- **Exercise task**: Will you return, word for word, only the lines from the top of the data below down to and including the one with "RING_EDGE = 0.0012"?

- **Data shown**:

* * * *

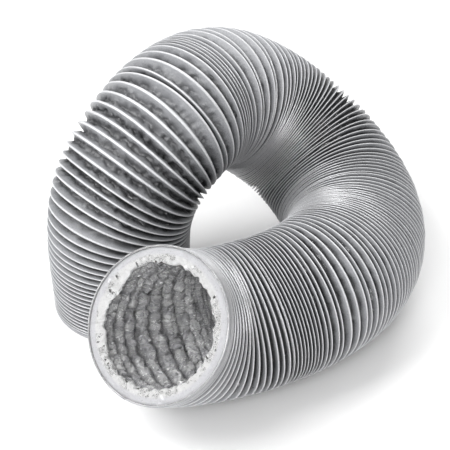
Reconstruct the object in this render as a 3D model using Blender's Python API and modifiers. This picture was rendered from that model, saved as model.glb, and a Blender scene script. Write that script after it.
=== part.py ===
"""Flexible duct hose for a 100 mm spigot, standing and lying in one loop.

A steel wire helix is held between a grey outer sleeve and a foil liner, and the
foil is rolled over a ring at each mouth. The hose is divided into short
stretches along its route, so that it can be opened out of the loop stretch by
stretch. Metres, +Z up, the surface that the hose rests on at Z = 0.
"""

import math

import bmesh
import bpy
import numpy as np
from mathutils import Matrix, Vector

# Cross-section
CREST_RADIUS = 0.053  # outside of the sleeve over the wire
SLEEVE_WALL = 0.0004
SLEEVE_CLEARANCE = 0.0011  # sleeve to wire, so that a flat facet stays clear of the round wire
WIRE_DIAMETER = 0.0010
LINER_CLEARANCE = 0.0005  # wire to liner
LINER_WALL = 0.0004

# Rolled foil ring at each mouth
RING_LENGTH = 0.005
RING_WIDTH = 0.0105  # from its outside to its bore
RING_EDGE = 0.0012

# Centreline between the two foil rings, from the near one to the far one, which stands on the floor.
LYING = CREST_RADIUS + 0.0004  # height where the hose lies on the floor
ROUTE = (
    (-0.0520, -0.1105, 0.083),
    (-0.022, -0.084, 0.058),
    (0.022, -0.064, LYING),
    (0.064, -0.035, LYING),
    (0.087, 0.009, LYING),
    (0.082, 0.060, 0.061),
    (0.053, 0.095, 0.084),
    (0.014, 0.102, 0.114),
    (-0.021, 0.077, 0.137),
    (-0.052, 0.039, 0.134),
    (-0.079, 0.016, 0.100),
    (-0.0875, 0.013, 0.050),
    (-0.0875, 0.013, RING_LENGTH),
)
NEAR_HEADING = (0.44, 0.59, -0.67)  # into the hose at the near mouth
FAR_HEADING = (0.0, 0.0, -1.0)  # out of the hose at the far mouth

# Along the route
STRETCHES = 12
END_LENGTH = 0.018  # each end turns' own stretch, with its rolled foil ring
FACE_GAP = 0.0004  # between two stretches, and between a ring and its sleeve
HINGE_TURNS = {9: math.radians(20.0)}  # round the hose, so that the far leg opens clear of the near mouth

# Wire turns
TURNS = 3  # in each stretch
END_TURNS = 1
WIRE_INSET = 0.005  # from a stretch's face to the wire's end

# Facets
SIDES = 16
BAYS = 3  # rings of faces along a stretch
RING_STEPS = 32
SAMPLES = 1200  # points along the route, from which places are read

SLEEVE_INNER = CREST_RADIUS - SLEEVE_WALL
WIRE_RADIUS = SLEEVE_INNER - SLEEVE_CLEARANCE - WIRE_DIAMETER / 2
LINER_OUTER = WIRE_RADIUS - WIRE_DIAMETER / 2 - LINER_CLEARANCE

SLEEVE_GREY = ((0.36, 0.37, 0.39, 1.0), 0.55, 0.0)
FOIL = ((0.88, 0.89, 0.90, 1.0), 0.28, 1.0)
STEEL = ((0.45, 0.45, 0.46, 1.0), 0.35, 1.0)


def spline_bends(points, start_heading, end_heading):
    """Second derivatives of the cubic spline through the points, with its headings at both ends."""
    count = len(points)
    rows = np.zeros((count, count))
    right = np.zeros_like(points)
    first, last = points[1] - points[0], points[-1] - points[-2]
    rows[0, :2] = (2.0, 1.0)
    right[0] = 6.0 * (first - start_heading * np.linalg.norm(first))
    for i in range(1, count - 1):
        rows[i, i - 1 : i + 2] = (1.0, 4.0, 1.0)
        right[i] = 6.0 * (points[i + 1] - 2.0 * points[i] + points[i - 1])
    rows[-1, -2:] = (1.0, 2.0)
    right[-1] = 6.0 * (end_heading * np.linalg.norm(last) - last)
    return np.linalg.solve(rows, right)


def spline_points(points, bends, t):
    """Points of the spline at the parameters t, from 0 to the last point's index."""
    i = np.clip(t.astype(int), 0, len(points) - 2)
    b = (t - i)[:, None]
    a = 1.0 - b
    straight = a * points[i] + b * points[i + 1]
    curved = ((a**3 - a) * bends[i] + (b**3 - b) * bends[i + 1]) / 6.0
    return straight + curved


class Route:
    """The centreline by length, with a frame that turns as little as it can."""

    def __init__(self, points, start_heading, end_heading):
        points = np.array(points, float)
        headings = [np.array(h) / np.linalg.norm(h) for h in (start_heading, end_heading)]
        t = np.linspace(0.0, len(points) - 1, SAMPLES)
        curved = spline_points(points, spline_bends(points, *headings), t)
        start = points[0] - headings[0] * RING_LENGTH
        end = points[-1] + headings[1] * RING_LENGTH
        self.places = np.vstack([start, curved, end])
        steps = np.linalg.norm(np.diff(self.places, axis=0), axis=1)
        self.lengths = np.concatenate([[0.0], np.cumsum(steps)])
        self.length = self.lengths[-1]
        tangents = np.gradient(self.places, self.lengths, axis=0)
        tangents[:2], tangents[-2:] = headings
        self.tangents = tangents / np.linalg.norm(tangents, axis=1)[:, None]
        self.sides = self._least_turning_sides()

    def _least_turning_sides(self):
        side = np.cross(self.tangents[0], (0.0, 0.0, 1.0))
        sides = []
        for tangent in self.tangents:
            side = side - tangent * (side @ tangent)
            side = side / np.linalg.norm(side)
            sides.append(side)
        return np.array(sides)

    def frame(self, s):
        """(place, side, up, tangent) at length s."""
        place, side, tangent = (
            np.array([np.interp(s, self.lengths, rows[:, k]) for k in range(3)])
            for rows in (self.places, self.sides, self.tangents)
        )
        tangent = tangent / np.linalg.norm(tangent)
        side = side - tangent * (side @ tangent)
        side = side / np.linalg.norm(side)
        return place, side, np.cross(tangent, side), tangent

    def outward(self, s, turn=0.0):
        """The direction away from the centre of the bend at length s, turned round the hose."""
        reach = self.length / STRETCHES / 2
        before = self.frame(max(s - reach, 0.0))
        after = self.frame(min(s + reach, self.length))
        tangent = self.frame(s)[3]
        away = before[3] - after[3]
        away = away - tangent * (away @ tangent)
        away = away / np.linalg.norm(away)
        return away * math.cos(turn) + np.cross(tangent, away) * math.sin(turn)


def material(name, finish):
    colour, roughness, metallic = finish
    made = bpy.data.materials.new(name)
    made.use_nodes = True
    shader = made.node_tree.nodes["Principled BSDF"]
    shader.inputs["Base Color"].default_value = colour
    shader.inputs["Roughness"].default_value = roughness
    shader.inputs["Metallic"].default_value = metallic
    made.diffuse_color = colour
    return made


def add(name, data, finish, collection):
    obj = bpy.data.objects.new(name, data)
    data.materials.append(material(name, finish))
    collection.objects.link(obj)
    return obj


def skin(name, route, start, end, radius, wall, bays, finish, collection):
    """A tube shell round the route from start to end: a grid wrapped round it, then given its wall."""
    grid = bmesh.new()
    bmesh.ops.create_grid(grid, x_segments=bays, y_segments=SIDES, size=0.5)
    for vert in grid.verts:
        share, turn = vert.co.x + 0.5, (vert.co.y + 0.5) * math.tau
        place, side, up, tangent = route.frame(start + share * (end - start))
        inset = FACE_GAP / 2 * (1.0 - 2.0 * share)
        round_it = side * math.cos(turn) + up * math.sin(turn)
        vert.co = Vector(place + round_it * radius + tangent * inset)
    bmesh.ops.remove_doubles(grid, verts=grid.verts, dist=1e-6)
    bmesh.ops.recalc_face_normals(grid, faces=grid.faces)
    middle = route.frame((start + end) / 2)[0]
    face = grid.faces[:][0]
    if face.normal.dot(face.calc_center_median() - Vector(middle)) < 0:
        bmesh.ops.reverse_faces(grid, faces=grid.faces)
    mesh = bpy.data.meshes.new(name)
    grid.to_mesh(mesh)
    grid.free()
    mesh.shade_smooth()
    obj = add(name, mesh, finish, collection)
    shell = obj.modifiers.new("wall", "SOLIDIFY")
    shell.thickness = wall
    shell.offset = -1.0
    return obj


def wire(name, route, start, end, turns, collection):
    """A helix of round wire about the route, with a point over each corner of the skins."""
    curve = bpy.data.curves.new(name, "CURVE")
    curve.dimensions = "3D"
    curve.bevel_depth = WIRE_DIAMETER / 2
    curve.bevel_resolution = 0
    curve.use_fill_caps = True
    count = turns * SIDES + 1
    spline = curve.splines.new("POLY")
    spline.points.add(count - 1)
    inset = min(WIRE_INSET, (end - start) / 4)
    for i, point in enumerate(spline.points):
        share = i / (count - 1)
        place, side, up, _ = route.frame(start + inset + share * (end - start - 2 * inset))
        turn = math.tau * i / SIDES
        spot = place + (side * math.cos(turn) + up * math.sin(turn)) * WIRE_RADIUS
        point.co = (*spot, 1.0)
    return add(name, curve, STEEL, collection)


def foil_ring(name, place, outward, collection):
    """The rolled foil ring at a mouth, turned about Z and then set with its face outward."""
    bore, edge = CREST_RADIUS - RING_WIDTH, RING_EDGE
    profile = (
        (CREST_RADIUS, 0.0),
        (CREST_RADIUS, -RING_LENGTH),
        (bore + edge, -RING_LENGTH),
        (bore, -RING_LENGTH + edge),
        (bore, -edge),
        (bore + edge, 0.0),
    )
    mesh = bpy.data.meshes.new(name)
    edges = [(i, (i + 1) % len(profile)) for i in range(len(profile))]
    mesh.from_pydata([(x, 0.0, z) for x, z in profile], edges, [])
    obj = add(name, mesh, FOIL, collection)
    turned = obj.modifiers.new("turned", "SCREW")
    turned.steps = turned.render_steps = RING_STEPS
    turned.use_smooth_shade = False
    obj.rotation_mode = "QUATERNION"
    obj.rotation_quaternion = Vector(outward).to_track_quat("Z", "Y")
    obj.location = Vector(place)
    return obj


def pivot(name, route, s, turn, collection):
    """An empty at the outermost crest of the bend, its Z along the hinge's axis."""
    place, _, _, tangent = route.frame(s)
    away = route.outward(s, turn)
    empty = bpy.data.objects.new(name, None)
    empty.empty_display_size = CREST_RADIUS / 4
    axis = np.cross(tangent, away)
    spot = place + away * CREST_RADIUS
    columns = [Vector(v).to_4d() for v in (tangent, away, axis, spot)]
    for column in columns[:3]:
        column.w = 0.0
    empty.matrix_world = Matrix(columns).transposed()
    collection.objects.link(empty)
    return empty


def hang(objects, parent):
    """Parents the objects to an empty and leaves them where they are."""
    bpy.context.view_layer.update()
    for obj in objects:
        obj.parent = parent
        obj.matrix_parent_inverse = parent.matrix_world.inverted()


def stretch(tag, route, start, end, turns, bays, collection):
    """One stretch of hose: its sleeve, its foil liner and its turns of wire."""
    return [
        skin(f"sleeve_{tag}", route, start, end, CREST_RADIUS, SLEEVE_WALL, bays,
             SLEEVE_GREY, collection),
        wire(f"wire_helix_{tag}", route, start, end, turns, collection),
        skin(f"foil_liner_{tag}", route, start, end, LINER_OUTER, LINER_WALL, bays,
             FOIL, collection),
    ]


def main():
    for obj in list(bpy.data.objects):
        bpy.data.objects.remove(obj)
    collection = bpy.data.collections.new("flexible_duct_hose")
    bpy.context.scene.collection.children.link(collection)
    route = Route(ROUTE, NEAR_HEADING, FAR_HEADING)
    ring_end = RING_LENGTH + FACE_GAP / 2
    cuts = np.linspace(END_LENGTH, route.length - END_LENGTH, STRETCHES + 1)

    for i, (start, end) in enumerate(zip(cuts[:-1], cuts[1:])):
        made = stretch(f"{i + 1:02d}", route, start, end, TURNS, BAYS, collection)
        turn = HINGE_TURNS.get(i, 0.0)
        hang(made, pivot(f"pivot_{i + 1:02d}", route, start, turn, collection))

    ends = (
        ("near", 0.0, -1.0, ring_end, END_LENGTH),
        ("far", route.length, 1.0, route.length - END_LENGTH, route.length - ring_end),
    )
    for side, mouth, facing, start, end in ends:
        place, _, _, tangent = route.frame(mouth)
        ring = foil_ring(f"{side}_foil_ring", place, tangent * facing, collection)
        made = stretch(f"{side}_end", route, start, end, END_TURNS, 1, collection)
        cut = route.length - END_LENGTH if facing > 0 else END_LENGTH
        hang([ring, *made], pivot(f"pivot_{side}_end", route, cut, 0.0, collection))


main()
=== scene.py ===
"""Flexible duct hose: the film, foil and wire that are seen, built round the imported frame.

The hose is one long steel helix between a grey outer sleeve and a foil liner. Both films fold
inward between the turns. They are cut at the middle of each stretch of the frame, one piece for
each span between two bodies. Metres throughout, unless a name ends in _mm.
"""

import logging
import math
from dataclasses import dataclass, field, replace
from enum import Enum

import bpy
import numpy as np
from mathutils import Matrix, Vector

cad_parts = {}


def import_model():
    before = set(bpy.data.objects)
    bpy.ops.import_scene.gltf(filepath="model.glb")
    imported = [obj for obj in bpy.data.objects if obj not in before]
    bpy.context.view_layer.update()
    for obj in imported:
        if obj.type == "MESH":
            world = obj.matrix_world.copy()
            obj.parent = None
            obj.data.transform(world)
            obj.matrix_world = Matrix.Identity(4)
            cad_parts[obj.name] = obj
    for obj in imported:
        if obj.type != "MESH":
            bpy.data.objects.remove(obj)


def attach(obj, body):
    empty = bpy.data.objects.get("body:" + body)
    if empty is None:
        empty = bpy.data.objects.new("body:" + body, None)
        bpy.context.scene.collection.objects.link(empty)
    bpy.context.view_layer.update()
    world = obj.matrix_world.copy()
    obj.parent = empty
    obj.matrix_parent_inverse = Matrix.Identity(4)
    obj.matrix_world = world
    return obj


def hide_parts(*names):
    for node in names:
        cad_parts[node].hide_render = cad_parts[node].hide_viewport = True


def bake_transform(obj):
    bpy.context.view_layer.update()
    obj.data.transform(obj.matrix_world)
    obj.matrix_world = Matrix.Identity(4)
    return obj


LOG = logging.getLogger("duct_hose")
MM = 0.001
TINY = 1e-9  # keeps a whole number from rounding down
STRETCHES = 12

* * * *

- **Result of this task**:
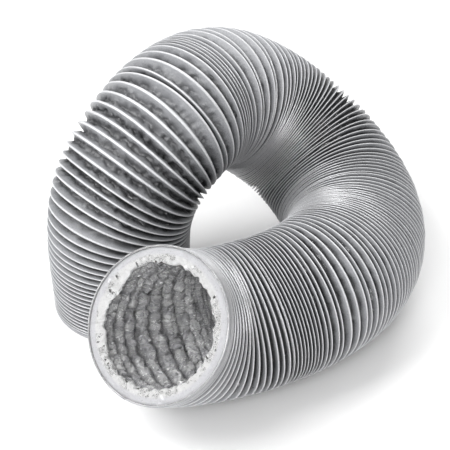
Reconstruct the object in this render as a 3D model using Blender's Python API and modifiers. This picture was rendered from that model, saved as model.glb, and a Blender scene script. Write that script after it.
=== part.py ===
"""Flexible duct hose for a 100 mm spigot, standing and lying in one loop.

A steel wire helix is held between a grey outer sleeve and a foil liner, and the
foil is rolled over a ring at each mouth. The hose is divided into short
stretches along its route, so that it can be opened out of the loop stretch by
stretch. Metres, +Z up, the surface that the hose rests on at Z = 0.
"""

import math

import bmesh
import bpy
import numpy as np
from mathutils import Matrix, Vector

# Cross-section
CREST_RADIUS = 0.053  # outside of the sleeve over the wire
SLEEVE_WALL = 0.0004
SLEEVE_CLEARANCE = 0.0011  # sleeve to wire, so that a flat facet stays clear of the round wire
WIRE_DIAMETER = 0.0010
LINER_CLEARANCE = 0.0005  # wire to liner
LINER_WALL = 0.0004

# Rolled foil ring at each mouth
RING_LENGTH = 0.005
RING_WIDTH = 0.0105  # from its outside to its bore
RING_EDGE = 0.0012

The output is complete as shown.